[WHAT IS NEEDED]: Set down the lines from the one containing "More parts follow." to the one containing "DIM_TONE = (4, 4, 6)", both lines included, exactly as they stand and with no other lines.
##### TASK INPUTS
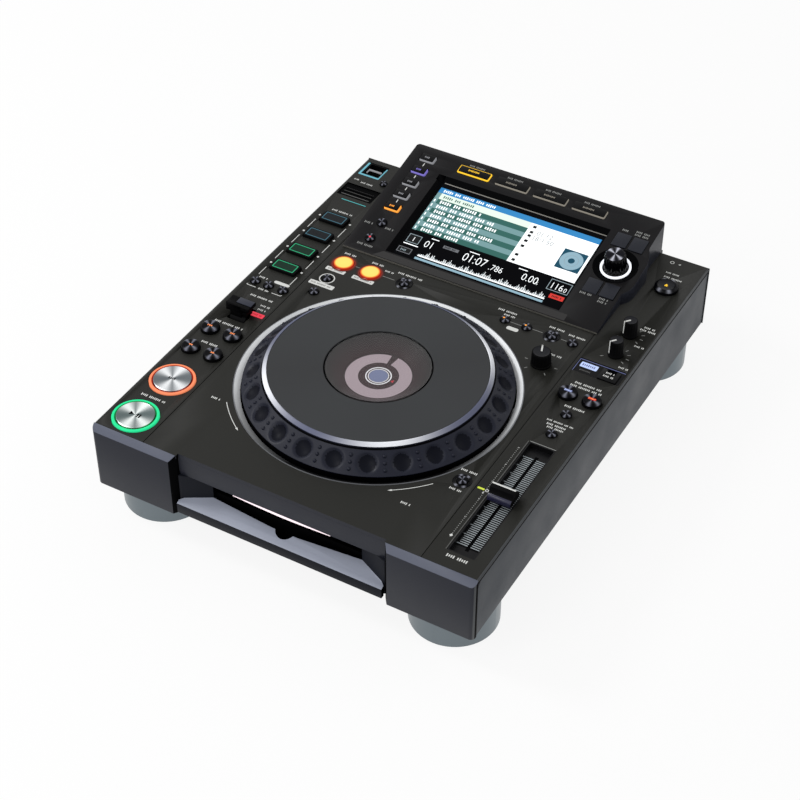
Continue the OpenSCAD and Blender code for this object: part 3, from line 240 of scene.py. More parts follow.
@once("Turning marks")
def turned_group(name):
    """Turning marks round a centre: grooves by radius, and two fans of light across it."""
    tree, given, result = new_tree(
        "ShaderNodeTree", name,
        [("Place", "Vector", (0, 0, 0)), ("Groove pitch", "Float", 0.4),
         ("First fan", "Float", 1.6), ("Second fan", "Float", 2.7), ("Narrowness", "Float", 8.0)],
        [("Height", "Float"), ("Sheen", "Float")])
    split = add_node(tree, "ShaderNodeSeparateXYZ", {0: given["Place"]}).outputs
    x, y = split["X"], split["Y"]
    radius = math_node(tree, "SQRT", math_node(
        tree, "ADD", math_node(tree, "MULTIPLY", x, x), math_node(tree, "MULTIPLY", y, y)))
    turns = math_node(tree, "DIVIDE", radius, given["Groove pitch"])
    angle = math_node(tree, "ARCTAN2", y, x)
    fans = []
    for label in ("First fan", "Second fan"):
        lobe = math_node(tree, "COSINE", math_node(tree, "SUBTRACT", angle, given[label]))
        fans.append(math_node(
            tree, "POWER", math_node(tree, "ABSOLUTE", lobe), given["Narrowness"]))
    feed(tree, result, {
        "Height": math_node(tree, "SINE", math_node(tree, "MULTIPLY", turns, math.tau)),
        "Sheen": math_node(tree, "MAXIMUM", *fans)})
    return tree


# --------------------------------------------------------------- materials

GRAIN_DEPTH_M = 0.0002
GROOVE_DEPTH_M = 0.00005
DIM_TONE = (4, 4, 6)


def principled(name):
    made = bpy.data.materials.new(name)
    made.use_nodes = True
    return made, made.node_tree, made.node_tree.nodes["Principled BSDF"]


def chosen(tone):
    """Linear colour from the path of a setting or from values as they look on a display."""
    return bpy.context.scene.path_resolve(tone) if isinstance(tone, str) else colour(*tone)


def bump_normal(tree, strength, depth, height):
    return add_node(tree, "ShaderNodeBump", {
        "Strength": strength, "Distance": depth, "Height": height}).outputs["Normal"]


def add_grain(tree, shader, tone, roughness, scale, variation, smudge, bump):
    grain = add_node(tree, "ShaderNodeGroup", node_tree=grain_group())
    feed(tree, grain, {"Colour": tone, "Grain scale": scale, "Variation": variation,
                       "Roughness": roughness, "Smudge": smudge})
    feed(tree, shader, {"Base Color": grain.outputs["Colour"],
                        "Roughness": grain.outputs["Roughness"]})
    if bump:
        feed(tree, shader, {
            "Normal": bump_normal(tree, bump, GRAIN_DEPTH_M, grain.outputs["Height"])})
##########
##### TASK INPUTS
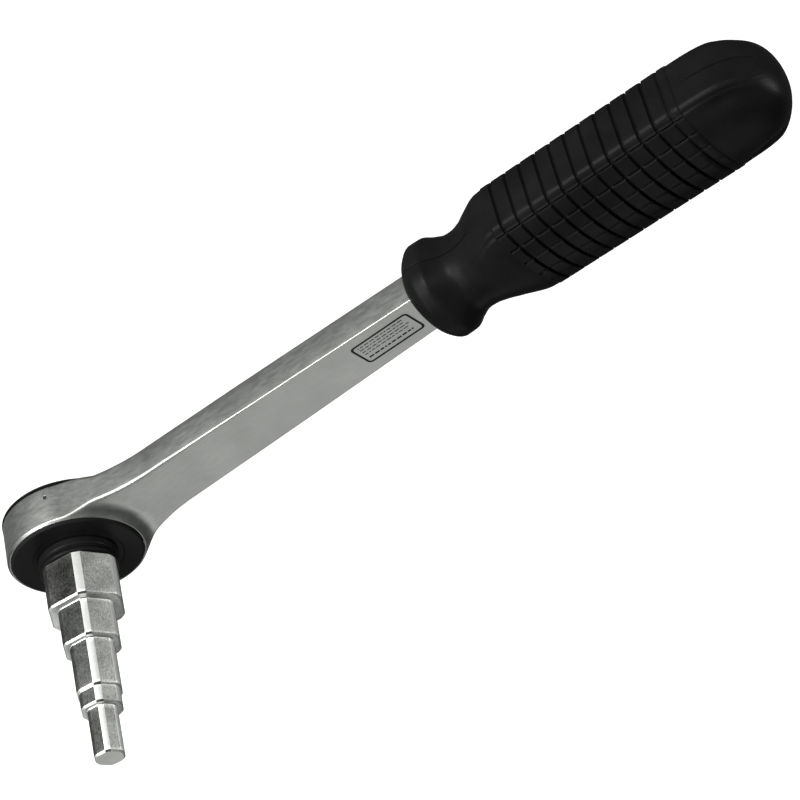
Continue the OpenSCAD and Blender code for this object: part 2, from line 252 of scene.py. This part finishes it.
##########
[RESULT BELOW]:
Continue the OpenSCAD and Blender code for this object: part 3, from line 240 of scene.py. More parts follow.
@once("Turning marks")
def turned_group(name):
    """Turning marks round a centre: grooves by radius, and two fans of light across it."""
    tree, given, result = new_tree(
        "ShaderNodeTree", name,
        [("Place", "Vector", (0, 0, 0)), ("Groove pitch", "Float", 0.4),
         ("First fan", "Float", 1.6), ("Second fan", "Float", 2.7), ("Narrowness", "Float", 8.0)],
        [("Height", "Float"), ("Sheen", "Float")])
    split = add_node(tree, "ShaderNodeSeparateXYZ", {0: given["Place"]}).outputs
    x, y = split["X"], split["Y"]
    radius = math_node(tree, "SQRT", math_node(
        tree, "ADD", math_node(tree, "MULTIPLY", x, x), math_node(tree, "MULTIPLY", y, y)))
    turns = math_node(tree, "DIVIDE", radius, given["Groove pitch"])
    angle = math_node(tree, "ARCTAN2", y, x)
    fans = []
    for label in ("First fan", "Second fan"):
        lobe = math_node(tree, "COSINE", math_node(tree, "SUBTRACT", angle, given[label]))
        fans.append(math_node(
            tree, "POWER", math_node(tree, "ABSOLUTE", lobe), given["Narrowness"]))
    feed(tree, result, {
        "Height": math_node(tree, "SINE", math_node(tree, "MULTIPLY", turns, math.tau)),
        "Sheen": math_node(tree, "MAXIMUM", *fans)})
    return tree


# --------------------------------------------------------------- materials

GRAIN_DEPTH_M = 0.0002
GROOVE_DEPTH_M = 0.00005
DIM_TONE = (4, 4, 6)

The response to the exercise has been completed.